Landlord & Tenant law update: Section 21 Notice

This autumn, there are some very important changes coming into force due to the passing of the Deregulation Act 2015 earlier this year. This article is intended as a brief overview of the changes in respect of section 21 notices. These notices are used by landlords to notify tenants on Assured Shorthold Tenancies (ASTs) that they intend to bring the tenancy to an end in order to obtain possession of the property.

From 01 October 2015, section 21 notices will be subject to time restraints in respect of service and their use as a prerequisite to possession proceedings. The new provision has been coined the ‘use it or lose it’ possession, for the following reasons.

Firstly, a section 21 notice cannot be served within the first four months of the tenancy. It is currently possible to serve a notice at the start of a tenancy to avoid the need to wait for a notice’s expiry before issuing possession proceedings sometime in the future. The intention of the new provision is to avoid this practice.

Secondly, once served, a section 21 notice will only then be valid for six months as the basis of possession proceedings. After six months is up, the notice will be invalid for possession proceedings and a fresh notice will need to be issued.

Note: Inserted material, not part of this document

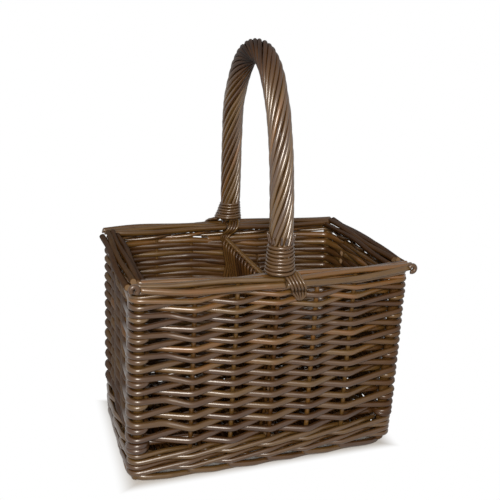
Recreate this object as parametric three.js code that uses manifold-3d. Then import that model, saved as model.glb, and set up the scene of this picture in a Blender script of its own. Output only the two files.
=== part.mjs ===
// Wine bottle basket: a whole-willow carrier with two compartments and a fixed roped handle.
// Millimetres, +Z up, X along the long walls, Y from the front wall to the back wall.
// The origin is on the ground under the middle of the basket.
import * as THREE from 'three';
import { mergeVertices } from 'three/addons/utils/BufferGeometryUtils.js';
import Module from 'manifold-3d';

// Walls: outside sizes of the weave, and how far each wall bows out in plan
const basketLength = 303;
const basketWidth = 205;
const baseLength = 307;
const baseWidth = 189;
const wallHeight = 216;
const longWallBow = 4;
const shortWallBow = 1.2;

// Uprights
const stakeDiameter = 5;
const stakeSides = 6;
const postDiameter = 11.5;
const postSides = 8;
const longStakeSpacing = 43.5;
const longStakeCount = 5;
const shortStakeSpacing = 46;
const shortStakeCount = 3;

// Wall weavers: two rods that chase each other round the basket, a row at a time.
// The rods are thick at the foot of the wall and thin at its top, and the rows' pitch follows them.
const bottomRowPitch = 7.2;
const topRowPitch = 4.9;
const rowGap = 0.4;
const weaverFlatness = 0.94;
const roundsPerWeaver = 14;
const weaverSides = 4;
const stepFirstStation = 12;
const stepLastStation = 14;
const innerWrapShare = 0.53;

// Wales: rows of three rods, each in front of two uprights and behind one
const bottomWaleRodDiameter = 5.5;
const topWaleRodDiameter = 4.2;
const waleRiseShare = 0.62;
const waleSlack = 0.8;
const waleRounds = 3;
const bottomWaleRows = 2;
const waleSides = 4;

// Clearance between rods that lie against each other, and between a rod's two ends
const rodClearance = 0.35;
const endGap = 0.5;

// Foot border
const footRodDiameter = 6.8;
const footSides = 6;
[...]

A further change this autumn can be seen with respect to ‘retaliatory evictions’. Retaliatory evictions are typically when a tenant complains about the condition of the property and, instead of dealing with the problem, the landlord serves a section 21 notice to evict that tenant in the hope that they will find a new tenant who will not complain. For ASTs granted on or after 01 October 2015, landlords will not be able to serve section 21 notices where tenants have made a complaint about the condition of the property.

Landlords should note that this new provision is with respect to the wider, catch all term ‘condition’ rather than the landlord’s repair obligations under section 11 Landlord & Tenant Act 1985. A tenant who complains of, for example, damp and mould at the property will therefore be protected from receiving a retaliatory section 21 notice. Tenants must inform their landlord in writing of their complaint and landlords must respond in writing within 14 days. The landlord’s response must inform the tenant of what they intend to do about the issue and the timescale involved. Landlords should provide an address or email address to the tenant however, as the provisions allow for a tenant to make a reasonable effort in contacting the landlord.

If the landlord fails to respond, responds and subsequently serves a section 21 notice, or responds inadequately, the tenant can refer the matter to their local authority. If the local authority agrees with the condition complaint, it may issue an improvement notice or emergency remedial works order. A section 21 notice cannot be served within six months of the date of either of these.

It should be noted that the above applies only to ASTs granted on or after 01 October 2015. For ASTs granted before that date, these provisions will not apply even if the AST changes from a fixed-term onto a statutory periodic basis.